Hundreds of billions of years into the future, a time so distant it’s difficult to imagine, the fuel of matter that allows stars to shine brightly and create new stars will be used up. Ten trillion years from now, new stars created will be smaller and dimmer until they are nonexistent altogether. In a quadrillion or so years, the last of the neutron stars and white dwarfs will fade out, leaving brown dwarfs alone. Occasionally these failed stars may crash into one another, relighting with nuclear fusion and burning for ten trillion years themselves.

When those go, now tens of quadrillions years (10^16) into the future, the Universe will be dark and look lifeless but it will not be empty, not truly dead yet. The masses left behind will still have gravitational interaction, sometimes with a strange effect.

As the masses pass near each other, if they are of different sizes, changes of velocity and directionality can pass between them, kicking lower masses out of the galaxy as the heavier ones fall closer to the center of the galaxy, losing velocity, a process known as violent relaxation. As this reaction happens throughout the galaxy and over time, by 10^20 years has passed, a significant portion of our cosmic neighborhood’s mass will be ejected, leaving a small percentage of mass remaining, tightly bound in the center.


In the center of these galactic remains is a supermassive black hole. Objects will orbit around them, all dark, like an inverse and enormous version of our current Solar System. The black hole at the cent of Milkdromeda could be a hundred million times larger than the Sun, larger galaxies elsewhere have black hole centers equivalent to ten billion solar masses or more. These will be the last vestiges of the galaxy, dark and massive, but these too will not last.

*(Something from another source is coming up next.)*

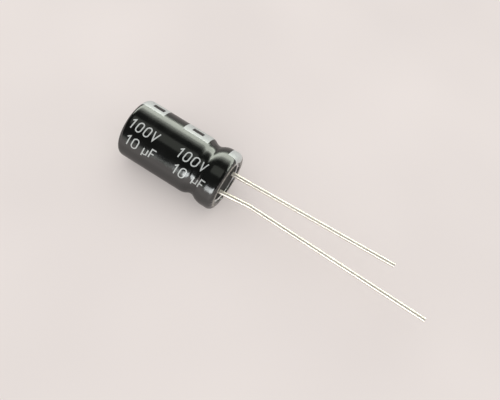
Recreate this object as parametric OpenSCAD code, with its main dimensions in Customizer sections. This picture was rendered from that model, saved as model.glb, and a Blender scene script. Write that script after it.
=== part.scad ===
// Radial electrolytic capacitor, sizes in millimetres
// The origin is on the can's axis, in the plane of the rolled rim; +Z runs out along the leads, +Y is the cathode side

/* [Can] */
// Outside diameter of the bare can
can_d = 6.3; // [6.1:0.05:6.4]
// Length of the bare can, closed end to rolled rim
can_l = 11.5; // [11.3:0.05:12]
// Thickness of the can's wall
can_wall = 0.25; // [0.2:0.01:0.28]
// Outside radius of the closed end's edge
corner_r = 0.5; // [0.35:0.05:0.8]

/* [Groove and bead] */
// Rolled rim to the middle of the groove
groove_drop = 2.6; // [2.5:0.05:2.8]
// Depth of the groove below the can's wall
groove_depth = 0.3528; // [0.3:0.0008:0.4]
// Radius where the wall turns into the groove
shoulder_r = 1.25; // [1:0.05:1.5]
// Radius of the groove's bottom on the can's side
groove_r = 1; // [0.8:0.05:1.2]
// Radius of the groove's bottom on the rim's side
groove_out_r = 0.85; // [0.6:0.05:1]
// Rise from the bottom of the groove to the bead
bead_rise = 0.4312; // [0.3512:0.0008:0.472]
// Radius of the bead's round top
bead_top_r = 1.9; // [1.6:0.05:2.2]

/* [Rolled rim] */
// Outside radius of the rolled edge
curl_r = 0.49; // [0.42:0.01:0.52]
// Width of the flat ring on top of the rolled edge
rim_flat = 0.12; // [0.08:0.01:0.14]

/* [Sleeve] */
// Thickness of the shrunk film
sleeve_wall = 0.1; // [0.06:0.01:0.12]
// Radius of the bare round on the closed end
sleeve_hole_r = 2.3; // [2:0.05:2.35]
// How far the film laps past the rim's flat, in degrees
sleeve_lap = 35; // [15:1:60]

/* [Rubber seal] */
// Rolled rim to the inner face of the seal
seal_drop = 4; // [3.9:0.05:4.2]
// Room between the seal and the inner edge of the rolled rim
boss_gap = 0.03; // [0.01:0.01:0.2]
// Depth of the seal's outer face below the seating plane
seal_recess = 0.2; // [0.1:0.05:0.4]
// Room round a lead in the seal
lead_clearance = 0.03; // [0.02:0.01:0.05]

/* [Leads] */
// Diameter of the leads
lead_d = 0.5; // [0.45:0.01:0.55]
// Distance between the leads at the seal
lead_pitch = 2.5; // [2.4:0.05:2.6]
// Radius of a bend in a lead
lead_bend_r = 3; // [2:0.5:3.5]
// Length of the cathode lead outside the seal
cathode_lead_l = 19; // [5:0.5:30]
// Outward slope of the cathode lead, in degrees
cathode_splay = 2.4; // [2:0.1:2.6]
// Length of the anode lead outside the seal
anode_lead_l = 24; // [8:0.5:35]
// Seal to the anode lead's knee
anode_knee = 3.45; // [2.5:0.05:5]
// Inward slope of the anode lead up to the knee, in degrees
anode_slope = 6.2; // [6:0.2:6.2]
// Turn back at the knee, in degrees
anode_turn = 7.4; // [7:0.1:7.5]

/* [Tabs] */
// Diameter of a tab's round end in the seal
tab_rod_d = 1; // [0.9:0.05:1.1]
// Rolled rim to the weld between tab and lead
weld_drop = 0.9; // [0.7:0.05:1.3]
// Thickness of a tab's flat end in the winding
tab_th = 0.2; // [0.15:0.01:0.22]
// Closed end to the start of the flat end
tab_start = 1.4; // [1.2:0.1:3]
// How far the round end stands out of the seal inside the can
tab_rod_reach = 0.35; // [0.25:0.05:0.45]

/* [Winding] */
// Thickness of the anode foil
anode_foil_th = 0.1; // [0.08:0.005:0.1]
// Thickness of the cathode foil
cathode_foil_th = 0.05; // [0.03:0.005:0.05]
// Thickness of one paper
paper_th = 0.045; // [0.03:0.005:0.045]
// Thickness of the tape
tape_th = 0.045; // [0.03:0.005:0.06]
// Room between one wound layer and the next
layer_gap = 0.0025; // [0.002:0.0005:0.004]
// Whole turns of the winding
winding_turns = 7; // [5:1:7]
// Closed end to the start of the papers
paper_start = 0.5; // [0.4:0.05:0.7]
// Room between the papers and the round ends of the tabs
paper_gap = 0.15; // [0.15:0.05:0.35]
// How much the papers stand past the foils
paper_margin = 0.3; // [0.2:0.05:0.5]

/* [Hidden] */
$fn = 72;
can_r = can_d / 2;
seating_s = can_l + sleeve_wall;
seal_face_s = seating_s - seal_recess;
groove_s = can_l - groove_drop;
seal_start = can_l - seal_drop;
tab_weld_s = can_l - weld_drop;
tab_rod_start = seal_start - tab_rod_reach;
paper_end = tab_rod_start - paper_gap;
shoulder_turn = acos(1 - groove_depth / (shoulder_r + groove_r));
bead_turn = acos(1 - bead_rise / (groove_out_r + bead_top_r));
bead_run = (groove_out_r + bead_top_r) * sin(bead_turn);
wall_l = groove_s - corner_r - (shoulder_r + groove_r) * sin(shoulder_turn);
bead_r = can_r - groove_depth + bead_rise;
bead_l = can_l - curl_r - groove_s - bead_run;
seal_boss_r = bead_r - 2 * curl_r - rim_flat - boss_gap;
seal_shoulder_s = can_l - curl_r;
// A run is [length] or [radius, turn], and a turn above 0 leads towards the axis
wall_runs = [[corner_r, 90], [wall_l], [shoulder_r, shoulder_turn], [groove_r, -shoulder_turn],
    [groove_out_r, -bead_turn], [bead_top_r, bead_turn], [bead_l]];
can_runs = concat([[can_r - corner_r]], wall_runs, [[curl_r, 90], [rim_flat], [curl_r, 90]]);
sleeve_runs = concat([[can_r - corner_r - sleeve_hole_r]], wall_runs, [[curl_r, 90], [rim_flat], [curl_r, sleeve_lap]]);
seal_runs = concat([[can_r - corner_r]], wall_runs);
// Wound layers from inside to outside: paper, anode foil, paper, cathode foil
layer_th = [paper_th, anode_foil_th, paper_th, cathode_foil_th];
layer_base = [0.5 * layer_gap, paper_th + 1.5 * layer_gap, paper_th + anode_foil_th + 2.5 * layer_gap,
    2 * paper_th + anode_foil_th + 3.5 * layer_gap];
turn_pitch = 2 * paper_th + anode_foil_th + cathode_foil_th + 4 * layer_gap;
anode_tab_at = 2.75 * 360;
cathode_tab_at = 2.25 * 360;
core_r = lead_pitch / 2 - tab_th / 2 - layer_base[1] - turn_pitch * anode_tab_at / 360;
point_step = 15;
winding_end = 360 * winding_turns;

// Puts the can's closed end where the seating plane comes to height 0
module below_rim() {
    translate([0, 0, -seating_s]) children();
}

// Where the path leads after a run, seen from the run's start: it heads along +Y there, with its outside on +X
module after(size, turn) {
    centre = turn > 0 ? -size : size;
    if (turn == 0) translate([0, size]) children();
    else translate([centre, 0]) rotate(turn) translate([-centre, 0]) children();
}

module ring(inside_r, outside_r) {
    difference() {
        circle(r = outside_r);
        circle(r = inside_r);
    }
}

module arc_band(size, turn, inside, outside) {
    reach = 3 * size + 3;
    difference() {
        if (turn > 0) translate([-size, 0]) ring(size + inside, size + outside);
        else translate([size, 0]) ring(size - outside, size - inside);
        translate([-reach, -reach]) square([2 * reach, reach]);
        after(size, turn) translate([-reach, 0]) square([2 * reach, reach]);
    }
}

// A band along a path, between two distances outside the path
module skin(runs, inside, outside, index = 0) {
    if (index < len(runs)) {
        size = runs[index][0];
        turn = len(runs[index]) > 1 ? runs[index][1] : 0;
        if (turn == 0) translate([inside, 0]) square([outside - inside, size]);
        else arc_band(size, turn, inside, outside);
        after(size, turn) skin(runs, inside, outside, index + 1);
    }
}

module sleeve() {
    color([0.06, 0.06, 0.07]) below_rim() rotate_extrude()
        translate([sleeve_hole_r, 0]) rotate(-90) skin(sleeve_runs, 0, sleeve_wall);
}

module can() {
    color([0.8, 0.8, 0.81]) below_rim() rotate_extrude() rotate(-90) skin(can_runs, -can_wall, 0);
}

module seal_profile() {
    difference() {
        translate([0, seal_start]) square([max(can_r, bead_r) - can_wall, seal_shoulder_s - seal_start]);
        rotate(-90) skin(seal_runs, -can_wall, min(groove_r, groove_out_r) - 0.05);
    }
    translate([0, seal_start]) square([seal_boss_r, seal_face_s - seal_start]);
}

module seal() {
    color([0.12, 0.12, 0.12]) below_rim() difference() {
        rotate_extrude() seal_profile();
        for (side = [-1, 1]) translate([0, side * lead_pitch / 2, 0]) {
            translate([0, 0, seal_start - 1]) cylinder(d = tab_rod_d, h = tab_weld_s - seal_start + 1);
            translate([0, 0, seal_start]) cylinder(r = lead_d / 2 + lead_clearance, h = seal_face_s - seal_start + 1);
        }
    }
}

// Where a lead leads after a bend that starts at the origin along +X and turns towards +Y
module past_bend(turn) {
    sideways = lead_bend_r * (1 - cos(turn));
    translate([lead_bend_r * sin(abs(turn)), turn > 0 ? sideways : -sideways, 0]) rotate([0, 0, turn]) children();
}

module bend(turn) {
    difference() {
        mirror([0, turn > 0 ? 0 : 1, 0]) translate([0, lead_bend_r, 0]) rotate([0, 0, -90])
            rotate_extrude(angle = abs(turn) + 5) translate([lead_bend_r, 0]) circle(d = lead_d);
        past_bend(turn) translate([0, -lead_d, -lead_d]) cube([lead_bend_r, 2 * lead_d, 2 * lead_d]);
    }
}

module wire(lengths, turns, index = 0) {
    rotate([0, 90, 0]) cylinder(d = lead_d, h = lengths[index]);
    if (index < len(turns)) translate([lengths[index], 0, 0]) {
        bend(turns[index]);
        past_bend(turns[index]) wire(lengths, turns, index + 1);
    }
}

module anode_lead() {
    slope_arc = lead_bend_r * anode_slope * PI / 180;
    turn_arc = lead_bend_r * anode_turn * PI / 180;
    slope_l = anode_knee - slope_arc - turn_arc / 2;
    end_l = anode_lead_l - slope_arc - slope_l - turn_arc;
    color([0.82, 0.81, 0.79]) translate([0, -lead_pitch / 2, tab_weld_s - seating_s])
        rotate([0, -90, 0]) wire([seal_face_s - tab_weld_s, slope_l, end_l], [anode_slope, -anode_turn]);
}

module cathode_lead() {
    splay_arc = lead_bend_r * cathode_splay * PI / 180;
    color([0.82, 0.81, 0.79]) translate([0, lead_pitch / 2, tab_weld_s - seating_s])
        rotate([0, -90, 0]) wire([seal_face_s - tab_weld_s, cathode_lead_l - splay_arc], [cathode_splay]);
}

// How far a tab lifts the layers wound over it, by the angle away from the tab
function hump(away) = max(0, min(1, (60 - abs((away + 3780) % 360 - 180)) / 30));
function over(angle, layer, tab_at, tab_layer) =
    angle > tab_at + 180 || (angle > tab_at - 180 && layer >= tab_layer) ? 1 : 0;
function spiral_r(angle) = core_r + turn_pitch * angle / 360;
function lift(angle, layer) = tab_th * (over(angle, layer, anode_tab_at, 1) * hump(angle - anode_tab_at)
    + over(angle, layer, cathode_tab_at, 3) * hump(angle - cathode_tab_at));
function layer_r(angle, layer) = spiral_r(angle) + layer_base[layer] + lift(angle, layer);

module layer_strip(layer, thickness, from_angle, to_angle) {
    polygon(concat(
        [for (angle = [from_angle:point_step:to_angle])
            (layer_r(angle, layer) + thickness) * [cos(angle), sin(angle)]],
        [for (angle = [to_angle:-point_step:from_angle])
            layer_r(angle, layer) * [cos(angle), sin(angle)]]));
}

module wound(layer, thickness, from_angle, to_angle, start_s, end_s) {
    below_rim() translate([0, 0, start_s]) linear_extrude(height = end_s - start_s)
        layer_strip(layer, thickness, from_angle, to_angle);
}

// The flat end lies against the inner side of its foil
module tab(side, tab_at, layer) {
    below_rim() {
        translate([0, side * lead_pitch / 2, tab_rod_start]) cylinder(d = tab_rod_d, h = tab_weld_s - tab_rod_start);
        translate([0, 0, tab_start]) linear_extrude(height = tab_rod_start + 0.2 - tab_start) polygon(concat(
            [for (angle = [tab_at - 30:point_step:tab_at + 30])
                (spiral_r(angle) + layer_base[layer] + tab_th) * [cos(angle), sin(angle)]],
            [for (angle = [tab_at + 30:-point_step:tab_at - 30])
                (spiral_r(angle) + layer_base[layer]) * [cos(angle), sin(angle)]]));
    }
}

module anode_tab() {
    color([0.75, 0.76, 0.78]) tab(-1, anode_tab_at, 1);
}

module cathode_tab() {
    color([0.75, 0.76, 0.78]) tab(1, cathode_tab_at, 3);
}

module anode_foil() {
    color([0.55, 0.56, 0.58])
        wound(1, anode_foil_th, 180, winding_end - 180, paper_start + paper_margin, paper_end - paper_margin);
}

module cathode_foil() {
    color([0.68, 0.69, 0.7])
        wound(3, cathode_foil_th, 90, winding_end - 90, paper_start + paper_margin, paper_end - paper_margin);
}

module inner_separator() {
    color([0.85, 0.78, 0.62]) wound(0, paper_th, 0, winding_end + 360, paper_start, paper_end);
}

module outer_separator() {
    color([0.85, 0.78, 0.62]) wound(2, paper_th, 0, winding_end, paper_start, paper_end);
}

module winding_tape() {
    color([0.8, 0.65, 0.35]) wound(1, tape_th, winding_end + point_step, winding_end + 360, paper_start, paper_end);
}

sleeve();
can();
seal();
anode_lead();
cathode_lead();
anode_tab();
cathode_tab();
anode_foil();
cathode_foil();
inner_separator();
outer_separator();
winding_tape();
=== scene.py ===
import math

import bpy
from mathutils import Matrix, Vector


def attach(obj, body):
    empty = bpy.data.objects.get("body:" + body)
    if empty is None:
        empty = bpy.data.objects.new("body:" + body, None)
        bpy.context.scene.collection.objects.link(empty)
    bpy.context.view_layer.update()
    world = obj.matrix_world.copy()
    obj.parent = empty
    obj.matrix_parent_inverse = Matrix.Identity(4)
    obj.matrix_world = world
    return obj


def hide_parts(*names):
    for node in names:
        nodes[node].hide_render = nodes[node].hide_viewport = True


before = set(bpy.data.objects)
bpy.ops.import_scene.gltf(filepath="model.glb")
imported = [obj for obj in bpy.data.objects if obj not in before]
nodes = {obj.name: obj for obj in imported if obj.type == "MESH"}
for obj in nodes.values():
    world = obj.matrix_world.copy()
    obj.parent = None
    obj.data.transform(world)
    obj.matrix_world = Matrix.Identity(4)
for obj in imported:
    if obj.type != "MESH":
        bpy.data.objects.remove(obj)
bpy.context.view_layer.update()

MM = 0.001

# Sizes of the dressed sleeve, in millimetres, as in part.scad
CAN_R = 3.15
FILM = 0.1
SEATING = 11.6
CORNER_R = 0.5
GROOVE_S = 8.9
GROOVE_DEPTH = 0.3528
SHOULDER_R = 1.25
GROOVE_R = 1.0
GROOVE_OUT_R = 0.85
BEAD_RISE = 0.4312
BEAD_TOP_R = 1.9
CURL_R = 0.49
RIM_FLAT = 0.12
CAN_L = 11.5
HOLE_R = 2.3

# The film's last arc over the rim, in degrees, and how many rings at each cut edge wave with it
LAP_TURN = 32
LAP_STEPS = 5
HOLE_STEPS = 3


def collection_link(obj):
    bpy.context.scene.collection.objects.link(obj)
    return obj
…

Finally, in 10^80 to 10^100 years, our supermassive black hole will go away due to Hawking radiation. Whatever remaining matter there is left will no longer be bound by gravity and will drift away. The area where our Local Group uses to be will only house a circle of dark matter which may or may not disappears itself eventually. That is what the death of the Milky Way and all the other galaxies may look like in the faraway future.